In 2014, the NPC hosted a capacity building workshop in coordination with the IPC Academy. Capacity building inside NPCs like Cameroon was part of the IPC's Strategic Plan to improve NPC capacity and efficiency in governance, management, leadership and sport promotion in member countries. Other countries that held similar workshops in 2013 and 2014 included Ghana, Cape Verde, Ethiopia, Haiti, Liberia, Puerto Rico, Serbia, Seychelles, and Vanuatu.

== Funding ==
One of the sources for funding of the disability sports movement in Cameroon has been Agitos Foundation grants. In 2014, the NPC received a grant to promote Paralympic Sport in the country.
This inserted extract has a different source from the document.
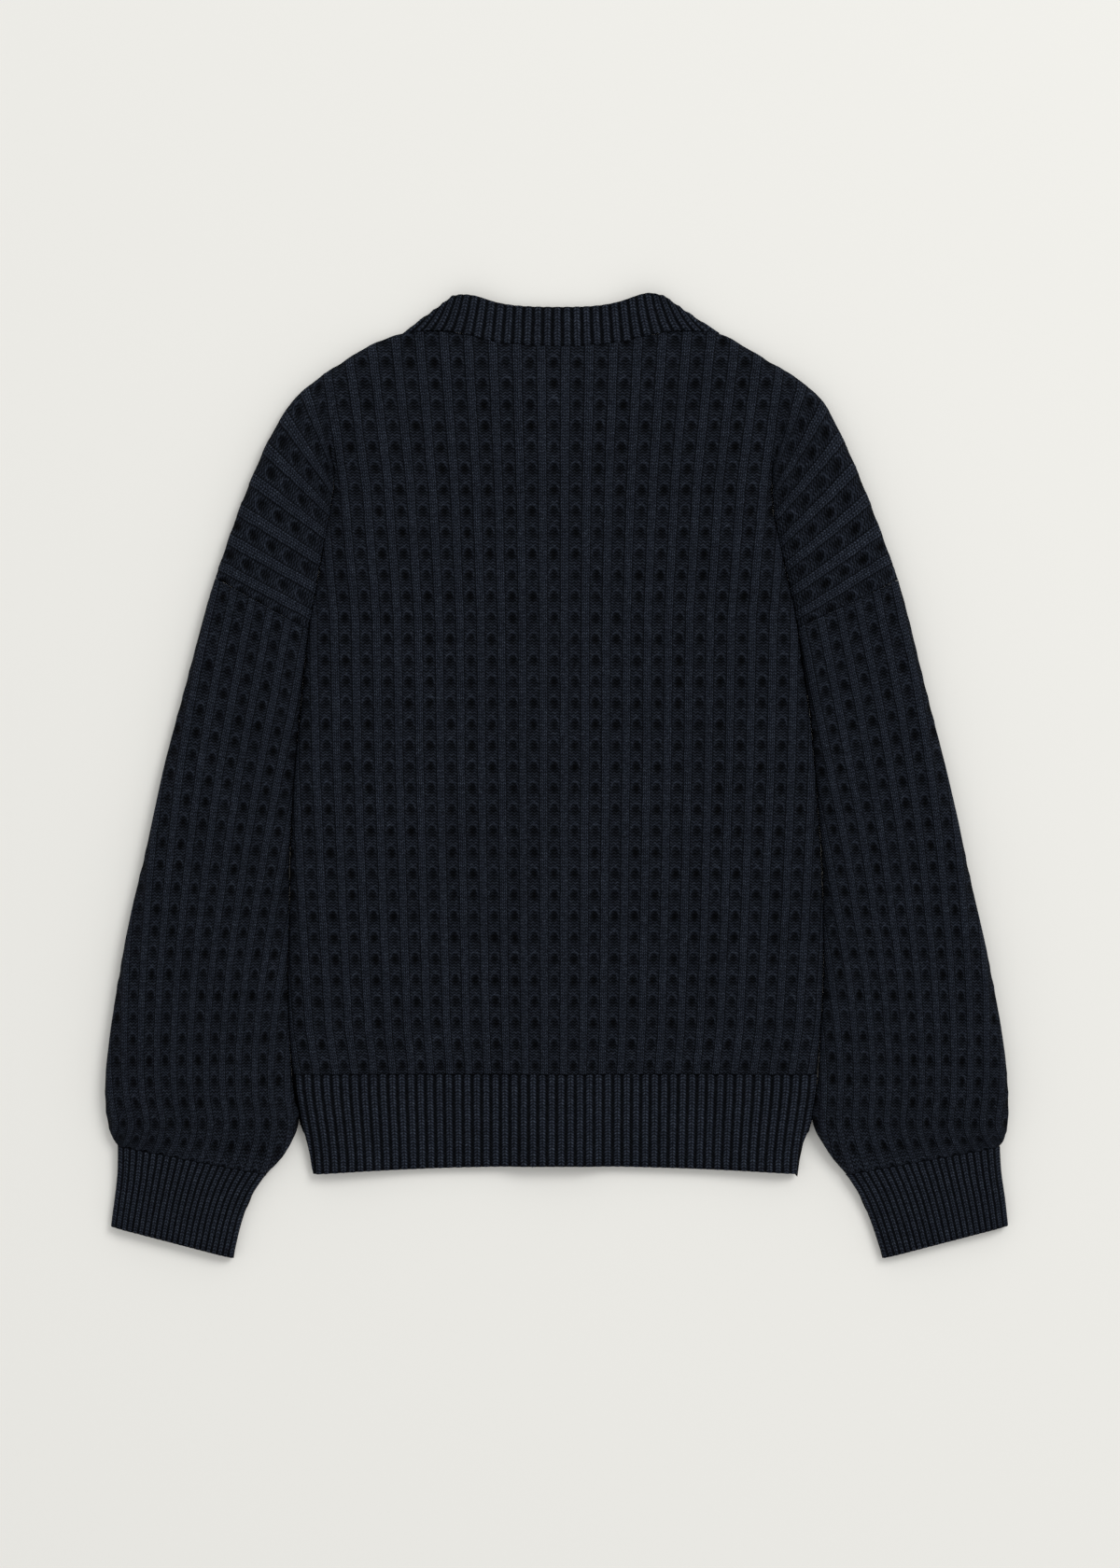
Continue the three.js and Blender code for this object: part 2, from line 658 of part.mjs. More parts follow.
// ---- front bands and buttons ----
const buttonY = (i) => mix(BUTTON_TOP_Y, BUTTON_LOW_Y, i / (BUTTON_COUNT - 1));

function bandShape() {
  const half = BAND_WIDTH / 2;
  const shape = new THREE.Shape();
  shape.moveTo(-half, HEM_MIDDLE_Y);
  shape.lineTo(half, HEM_MIDDLE_Y);
  shape.lineTo(half, BAND_TOP_Y);
  shape.lineTo(-half, BAND_TOP_Y);
  shape.closePath();
  return shape;
}

function slotPath(y) {
  const end = BUTTONHOLE_LONG / 2 - BUTTONHOLE_WIDE / 2;
  const path = new THREE.Path();
  path.absarc(end, y, BUTTONHOLE_WIDE / 2, -Math.PI / 2, Math.PI / 2, false);
  path.absarc(-end, y, BUTTONHOLE_WIDE / 2, Math.PI / 2, (3 * Math.PI) / 2, false);
  path.closePath();
  return path;
}

function makeBand(withHoles) {
  const shape = bandShape();
  if (withHoles) {
    for (let i = 0; i < BUTTON_COUNT; i += 1) shape.holes.push(slotPath(buttonY(i)));
  }
  return new THREE.ExtrudeGeometry(shape, { depth: BAND_THICK, bevelEnabled: false, curveSegments: 4 });
}

// a dished button turned about its axis, with four sewing holes cut through
function makeButton() {
  const r = BUTTON_RADIUS;
  const profile = [
    [0, BUTTON_DISH],
    [r - 2 * BUTTON_RIM, BUTTON_DISH],
    [r - BUTTON_RIM, 0],
    [r - BUTTON_RIM / 2, 0],
    [r, BUTTON_RIM / 2],
    [r, BUTTON_THICK - BUTTON_RIM / 2],
    [r - BUTTON_RIM / 2, BUTTON_THICK],
    [0, BUTTON_THICK],
  ].map(([x, y]) => new THREE.Vector2(x, y));
  const disc = weld(new THREE.LatheGeometry(profile, 24));
  disc.rotateX(Math.PI / 2);
  const turned = toManifold(disc);
  let cut = turned;
  for (const [sx, sy] of [[1, 1], [1, -1], [-1, 1], [-1, -1]]) {
    const drill = weld(new THREE.CylinderGeometry(BUTTON_HOLE_RADIUS, BUTTON_HOLE_RADIUS, 3 * BUTTON_THICK, 10));
    drill.rotateX(Math.PI / 2);
    drill.translate(sx * BUTTON_HOLE_OFFSET, sy * BUTTON_HOLE_OFFSET, BUTTON_THICK / 2);
    cut = cut.subtract(toManifold(drill));
  }
  return fromManifold(cut);
}

// joins a three.js geometry's split corners into one closed surface
function weld(geometry) {
  const from = geometry.attributes.position;
  const seen = new Map();
  const position = [];
  const ids = [];
  for (let i = 0; i < from.count; i += 1) {
    const point = [from.getX(i), from.getY(i), from.getZ(i)];
    const key = point.map((value) => Math.round(value * 1e4)).join();
    if (!seen.has(key)) seen.set(key, position.push(point) - 1);
    ids.push(seen.get(key));
  }
  const triangles = [];
  const order = geometry.index ? Array.from(geometry.index.array) : ids.map((_, i) => i);
  for (let i = 0; i < order.length; i += 3) {
    const [a, b, c] = [ids[order[i]], ids[order[i + 1]], ids[order[i + 2]]];
    if (a !== b && b !== c && c !== a) triangles.push(a, b, c);
  }
  return toGeometry(position.flat(), triangles);
}

// ---- the garment ----
const knit = () => new THREE.MeshStandardMaterial({ color: NAVY, roughness: 0.95, metalness: 0 });
const rib = () => new THREE.MeshStandardMaterial({ color: NAVY_RIB, roughness: 0.95, metalness: 0 });
const plastic = () => new THREE.MeshStandardMaterial({ color: BUTTON_NAVY, roughness: 0.35, metalness: 0 });

const cardigan = new THREE.Group();
function add(name, geometry, material, z = 0, y = 0) {
  const mesh = new THREE.Mesh(geometry, material);
  mesh.name = name;
  mesh.position.set(0, y, z);
  cardigan.add(mesh);
}

add('back', makeBack(), knit());
add('front_left', makeFront('left', BUTTON_BAND_Z), knit());
add('front_right', makeFront('right', HOLE_BAND_Z), knit());
add('sleeve_left', makeTube(sleeve.left, SLEEVE_ROWS), knit());
add('sleeve_right', makeTube(sleeve.right, SLEEVE_ROWS), knit());
add('cuff_left', makeTube(cuff.left, CUFF_ROWS), rib());
add('cuff_right', makeTube(cuff.right, CUFF_ROWS), rib());
add('hem_back', makeBackHem(), rib());
add('hem_front_left', makeFrontHem('left', BUTTON_BAND_Z), rib());
add('hem_front_right', makeFrontHem('right', HOLE_BAND_Z), rib());
add('neckband', makeNeckband(), rib());
add('button_band', makeBand(false), rib(), BUTTON_BAND_Z);
add('buttonhole_band', makeBand(true), rib(), HOLE_BAND_Z);
for (let i = 0; i < BUTTON_COUNT; i += 1) {
  add(`button_${i + 1}`, makeButton(), plastic(), 0, buttonY(i));
}

export default cardigan;
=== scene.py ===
import math
import bpy
import numpy as np
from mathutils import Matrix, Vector, kdtree


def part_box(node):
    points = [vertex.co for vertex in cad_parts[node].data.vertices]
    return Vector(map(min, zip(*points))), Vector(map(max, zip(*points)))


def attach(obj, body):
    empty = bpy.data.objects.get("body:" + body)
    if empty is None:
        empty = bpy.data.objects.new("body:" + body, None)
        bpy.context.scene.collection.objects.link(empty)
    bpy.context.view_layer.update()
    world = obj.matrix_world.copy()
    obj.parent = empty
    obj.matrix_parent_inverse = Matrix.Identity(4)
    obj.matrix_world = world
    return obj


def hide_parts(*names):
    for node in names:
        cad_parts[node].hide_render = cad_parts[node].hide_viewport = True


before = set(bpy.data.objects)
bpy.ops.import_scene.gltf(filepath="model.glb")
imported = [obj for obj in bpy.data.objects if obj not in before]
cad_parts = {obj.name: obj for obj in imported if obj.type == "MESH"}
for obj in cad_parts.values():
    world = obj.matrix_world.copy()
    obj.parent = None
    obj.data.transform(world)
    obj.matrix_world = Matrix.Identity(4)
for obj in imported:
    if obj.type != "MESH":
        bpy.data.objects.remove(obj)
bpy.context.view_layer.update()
mm = 0.001
print("frame loaded,", len(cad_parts), "pieces")


# ---- stage: camera straight above, pale table, big soft key from the top right ----
view = {"heightMm": 1071.2, "middleXMm": 1.6, "middleYMm": -5.4, "distanceM": 2.5, "sensorMm": 36}
studio = {"skyLevel": 0.7, "keyWatts": 170, "keySizeM": 2.8, "keyAtM": (2.9, 3.0, 4.9),
          "table": "#ecebe6", "tableHalfM": 6}


def linearColour(hexText):
    parts = [int(hexText[i:i + 2], 16) / 255 for i in (1, 3, 5)]
    return [p / 12.92 if p <= 0.04045 else ((p + 0.055) / 1.055) ** 2.4 for p in parts] + [1]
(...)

The NPC received a grant of €800 ahead of the Rio Games to promote Paralympic and para-sports before, during and after the Paralympic Games. This grant was part of the Organisational Capacity Programme (OCP). The money was used by Cameroon to host a come and try it event in July 2016, and used to get additional media coverage from radio and television news. In June 2016, the CNPC signed a sponsorship agreement with MACRON to provide the kit for the Cameroon team at the 2016 Summer Paralympics. The CNPC viewed this historic sponsorship deal as important towards the continued professionalization of Paralympic sport in Cameroon. Success going forward in the Paralympic movement is perceived by those involved with para-sports in Cameroon as being dependent on the government for continued and increased support.